═══ INFORMATION PROVIDED ═══

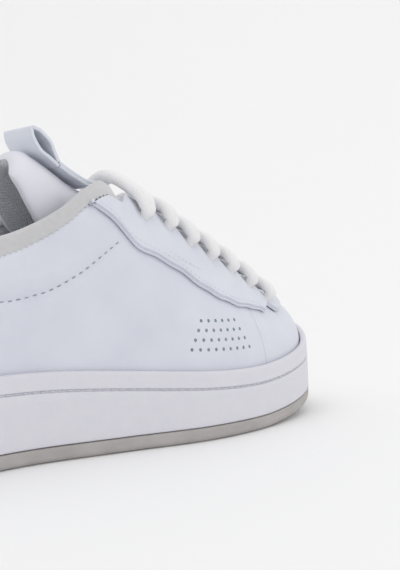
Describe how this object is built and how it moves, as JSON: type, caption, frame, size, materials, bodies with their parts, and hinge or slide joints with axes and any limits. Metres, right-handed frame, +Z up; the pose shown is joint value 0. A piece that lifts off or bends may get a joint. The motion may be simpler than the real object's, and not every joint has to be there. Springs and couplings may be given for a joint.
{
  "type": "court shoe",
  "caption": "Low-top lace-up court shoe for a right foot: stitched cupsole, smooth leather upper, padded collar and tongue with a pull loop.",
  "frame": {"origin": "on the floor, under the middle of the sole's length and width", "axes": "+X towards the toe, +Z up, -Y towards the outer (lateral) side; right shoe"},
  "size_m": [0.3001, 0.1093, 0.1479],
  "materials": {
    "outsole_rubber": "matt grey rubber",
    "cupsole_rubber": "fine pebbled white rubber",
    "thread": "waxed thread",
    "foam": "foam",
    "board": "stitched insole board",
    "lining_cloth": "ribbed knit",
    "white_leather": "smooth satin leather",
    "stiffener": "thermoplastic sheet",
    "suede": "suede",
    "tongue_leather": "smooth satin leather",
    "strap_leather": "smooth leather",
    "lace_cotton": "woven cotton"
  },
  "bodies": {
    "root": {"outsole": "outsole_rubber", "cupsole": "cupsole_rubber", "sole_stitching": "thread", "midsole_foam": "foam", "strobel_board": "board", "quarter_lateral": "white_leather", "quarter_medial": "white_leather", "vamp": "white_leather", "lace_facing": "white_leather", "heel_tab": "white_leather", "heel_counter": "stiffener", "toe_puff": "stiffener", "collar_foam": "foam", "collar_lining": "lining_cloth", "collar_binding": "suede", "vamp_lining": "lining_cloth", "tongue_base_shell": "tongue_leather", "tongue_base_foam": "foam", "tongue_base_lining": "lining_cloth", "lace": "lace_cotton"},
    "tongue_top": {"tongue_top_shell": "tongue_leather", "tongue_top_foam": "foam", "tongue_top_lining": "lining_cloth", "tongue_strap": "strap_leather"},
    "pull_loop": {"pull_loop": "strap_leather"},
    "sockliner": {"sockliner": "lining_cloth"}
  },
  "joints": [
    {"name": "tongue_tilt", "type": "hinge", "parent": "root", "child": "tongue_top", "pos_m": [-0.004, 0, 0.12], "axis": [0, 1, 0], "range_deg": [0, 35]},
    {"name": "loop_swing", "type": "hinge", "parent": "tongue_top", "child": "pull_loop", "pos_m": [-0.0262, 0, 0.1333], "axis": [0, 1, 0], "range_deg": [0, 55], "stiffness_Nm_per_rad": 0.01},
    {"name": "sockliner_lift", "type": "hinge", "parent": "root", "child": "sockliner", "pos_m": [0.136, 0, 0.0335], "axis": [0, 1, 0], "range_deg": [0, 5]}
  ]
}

═══
═══ INFORMATION PROVIDED ═══

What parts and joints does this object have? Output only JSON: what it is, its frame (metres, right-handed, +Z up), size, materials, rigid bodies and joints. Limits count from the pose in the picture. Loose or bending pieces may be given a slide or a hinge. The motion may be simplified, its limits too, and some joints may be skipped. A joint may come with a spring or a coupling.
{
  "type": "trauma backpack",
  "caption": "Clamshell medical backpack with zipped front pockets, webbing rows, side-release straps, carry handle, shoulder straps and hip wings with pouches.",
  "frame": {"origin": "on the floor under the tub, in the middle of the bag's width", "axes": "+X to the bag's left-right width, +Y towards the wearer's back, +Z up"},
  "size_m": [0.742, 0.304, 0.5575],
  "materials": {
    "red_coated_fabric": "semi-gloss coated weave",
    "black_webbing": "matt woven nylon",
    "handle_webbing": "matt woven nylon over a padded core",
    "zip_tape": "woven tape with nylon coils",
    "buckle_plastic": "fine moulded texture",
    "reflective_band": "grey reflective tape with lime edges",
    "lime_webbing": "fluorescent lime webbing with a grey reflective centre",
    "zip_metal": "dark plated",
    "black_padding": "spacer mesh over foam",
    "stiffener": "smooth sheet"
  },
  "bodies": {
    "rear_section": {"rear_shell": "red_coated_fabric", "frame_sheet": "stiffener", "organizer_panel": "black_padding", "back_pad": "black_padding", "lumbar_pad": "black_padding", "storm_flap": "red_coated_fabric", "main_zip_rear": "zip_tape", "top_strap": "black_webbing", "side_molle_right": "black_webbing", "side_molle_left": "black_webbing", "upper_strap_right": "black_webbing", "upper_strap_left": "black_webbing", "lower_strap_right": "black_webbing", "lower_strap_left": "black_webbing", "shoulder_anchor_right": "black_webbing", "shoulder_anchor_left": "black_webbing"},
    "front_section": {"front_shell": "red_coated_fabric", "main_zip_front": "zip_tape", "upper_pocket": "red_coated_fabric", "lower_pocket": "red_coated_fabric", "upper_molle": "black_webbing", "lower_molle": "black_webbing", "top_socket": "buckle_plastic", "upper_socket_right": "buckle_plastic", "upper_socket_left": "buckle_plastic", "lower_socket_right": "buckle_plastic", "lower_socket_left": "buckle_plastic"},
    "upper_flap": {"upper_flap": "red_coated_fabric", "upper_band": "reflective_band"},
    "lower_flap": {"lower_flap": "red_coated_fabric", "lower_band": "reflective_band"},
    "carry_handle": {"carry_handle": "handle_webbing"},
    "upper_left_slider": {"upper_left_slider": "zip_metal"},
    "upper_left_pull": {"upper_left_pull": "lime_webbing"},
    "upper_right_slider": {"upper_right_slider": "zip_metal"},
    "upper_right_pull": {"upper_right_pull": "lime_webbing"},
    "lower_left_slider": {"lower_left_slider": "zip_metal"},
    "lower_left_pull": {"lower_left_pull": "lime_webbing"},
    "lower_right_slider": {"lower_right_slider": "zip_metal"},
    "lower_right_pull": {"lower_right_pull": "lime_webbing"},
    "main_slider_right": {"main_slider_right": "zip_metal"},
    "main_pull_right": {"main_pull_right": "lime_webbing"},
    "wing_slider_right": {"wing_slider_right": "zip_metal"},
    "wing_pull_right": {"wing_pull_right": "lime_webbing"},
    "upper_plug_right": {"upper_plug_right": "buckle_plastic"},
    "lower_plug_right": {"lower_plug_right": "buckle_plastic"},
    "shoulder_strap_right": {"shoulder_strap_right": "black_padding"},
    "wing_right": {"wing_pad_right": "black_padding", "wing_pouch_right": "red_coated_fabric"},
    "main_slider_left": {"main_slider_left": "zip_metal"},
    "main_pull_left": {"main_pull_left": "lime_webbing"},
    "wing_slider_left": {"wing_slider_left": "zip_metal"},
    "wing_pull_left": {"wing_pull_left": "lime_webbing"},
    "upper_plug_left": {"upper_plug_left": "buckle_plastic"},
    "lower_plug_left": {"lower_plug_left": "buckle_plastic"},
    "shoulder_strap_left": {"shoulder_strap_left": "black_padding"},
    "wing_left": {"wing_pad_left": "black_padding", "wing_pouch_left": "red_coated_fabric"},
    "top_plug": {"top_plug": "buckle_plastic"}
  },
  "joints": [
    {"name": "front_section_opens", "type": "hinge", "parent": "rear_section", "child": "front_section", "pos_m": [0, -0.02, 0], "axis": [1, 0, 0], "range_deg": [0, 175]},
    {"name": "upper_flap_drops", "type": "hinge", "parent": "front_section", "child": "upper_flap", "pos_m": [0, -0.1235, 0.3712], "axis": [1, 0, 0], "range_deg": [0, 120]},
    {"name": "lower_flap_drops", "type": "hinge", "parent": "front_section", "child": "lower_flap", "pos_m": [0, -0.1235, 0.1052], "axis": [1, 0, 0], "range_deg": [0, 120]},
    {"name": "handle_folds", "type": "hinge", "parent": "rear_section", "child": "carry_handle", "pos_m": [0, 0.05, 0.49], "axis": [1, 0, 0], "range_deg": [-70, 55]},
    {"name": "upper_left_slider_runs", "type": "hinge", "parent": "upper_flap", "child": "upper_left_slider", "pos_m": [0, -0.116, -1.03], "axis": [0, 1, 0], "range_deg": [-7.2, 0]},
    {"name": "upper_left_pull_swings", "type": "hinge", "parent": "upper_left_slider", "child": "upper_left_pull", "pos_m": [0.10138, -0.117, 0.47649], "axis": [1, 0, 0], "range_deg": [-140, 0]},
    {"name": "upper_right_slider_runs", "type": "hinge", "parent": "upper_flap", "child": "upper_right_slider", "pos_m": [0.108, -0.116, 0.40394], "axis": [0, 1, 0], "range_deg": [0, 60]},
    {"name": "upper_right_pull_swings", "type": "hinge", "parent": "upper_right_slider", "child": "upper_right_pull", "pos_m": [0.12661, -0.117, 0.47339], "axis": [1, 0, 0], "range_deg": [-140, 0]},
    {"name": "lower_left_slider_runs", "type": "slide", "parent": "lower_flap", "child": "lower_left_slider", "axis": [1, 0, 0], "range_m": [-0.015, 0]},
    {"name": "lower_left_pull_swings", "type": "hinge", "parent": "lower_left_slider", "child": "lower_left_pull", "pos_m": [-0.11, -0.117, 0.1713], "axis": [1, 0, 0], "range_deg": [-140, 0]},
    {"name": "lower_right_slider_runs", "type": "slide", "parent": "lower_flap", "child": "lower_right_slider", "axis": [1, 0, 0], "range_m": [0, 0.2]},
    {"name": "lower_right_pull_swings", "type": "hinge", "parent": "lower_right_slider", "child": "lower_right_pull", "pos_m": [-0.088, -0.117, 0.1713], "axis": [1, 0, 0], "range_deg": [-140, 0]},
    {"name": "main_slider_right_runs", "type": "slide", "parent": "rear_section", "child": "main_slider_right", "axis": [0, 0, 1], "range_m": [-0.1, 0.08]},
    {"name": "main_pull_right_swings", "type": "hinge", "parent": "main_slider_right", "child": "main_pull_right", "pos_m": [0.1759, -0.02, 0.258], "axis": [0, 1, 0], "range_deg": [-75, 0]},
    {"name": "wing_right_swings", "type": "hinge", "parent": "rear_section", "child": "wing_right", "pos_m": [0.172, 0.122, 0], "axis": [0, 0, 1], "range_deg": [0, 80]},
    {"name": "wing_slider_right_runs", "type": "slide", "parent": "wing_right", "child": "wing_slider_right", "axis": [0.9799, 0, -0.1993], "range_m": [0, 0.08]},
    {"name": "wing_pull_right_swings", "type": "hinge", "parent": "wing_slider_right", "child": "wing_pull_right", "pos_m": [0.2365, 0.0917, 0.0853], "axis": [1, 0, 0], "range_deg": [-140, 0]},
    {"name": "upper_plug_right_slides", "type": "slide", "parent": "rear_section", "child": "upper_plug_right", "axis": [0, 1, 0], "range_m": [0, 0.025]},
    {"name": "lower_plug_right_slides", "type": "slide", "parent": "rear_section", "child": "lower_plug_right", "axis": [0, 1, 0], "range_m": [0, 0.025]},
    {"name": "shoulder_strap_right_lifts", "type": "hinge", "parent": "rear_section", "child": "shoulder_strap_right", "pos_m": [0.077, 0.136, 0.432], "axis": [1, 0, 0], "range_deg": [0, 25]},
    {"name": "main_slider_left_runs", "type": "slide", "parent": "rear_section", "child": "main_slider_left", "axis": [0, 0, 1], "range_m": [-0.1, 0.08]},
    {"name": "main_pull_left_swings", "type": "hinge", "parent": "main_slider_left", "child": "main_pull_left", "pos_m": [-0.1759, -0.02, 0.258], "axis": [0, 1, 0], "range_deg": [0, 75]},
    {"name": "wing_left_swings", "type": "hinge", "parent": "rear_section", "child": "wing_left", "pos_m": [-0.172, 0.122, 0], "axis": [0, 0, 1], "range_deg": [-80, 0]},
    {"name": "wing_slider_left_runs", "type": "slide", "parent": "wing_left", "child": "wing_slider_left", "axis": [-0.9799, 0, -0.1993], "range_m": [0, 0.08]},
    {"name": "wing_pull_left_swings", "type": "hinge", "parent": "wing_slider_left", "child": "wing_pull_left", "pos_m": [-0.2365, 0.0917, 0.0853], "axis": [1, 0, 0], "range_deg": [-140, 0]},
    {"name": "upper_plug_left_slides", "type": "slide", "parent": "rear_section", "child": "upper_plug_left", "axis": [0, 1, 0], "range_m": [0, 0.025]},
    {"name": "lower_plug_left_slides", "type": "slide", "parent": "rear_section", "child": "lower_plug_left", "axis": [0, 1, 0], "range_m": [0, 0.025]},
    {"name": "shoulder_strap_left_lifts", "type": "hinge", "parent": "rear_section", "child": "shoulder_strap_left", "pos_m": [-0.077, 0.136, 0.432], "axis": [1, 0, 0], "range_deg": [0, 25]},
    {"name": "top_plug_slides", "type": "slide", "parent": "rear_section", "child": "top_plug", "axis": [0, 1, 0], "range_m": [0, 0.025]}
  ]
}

═══

● EXERCISE OBJECTIVE
Go through the listing above and work out how many lines contain the string "bodies". Reply with the number alone.

● FULL OUTPUT
4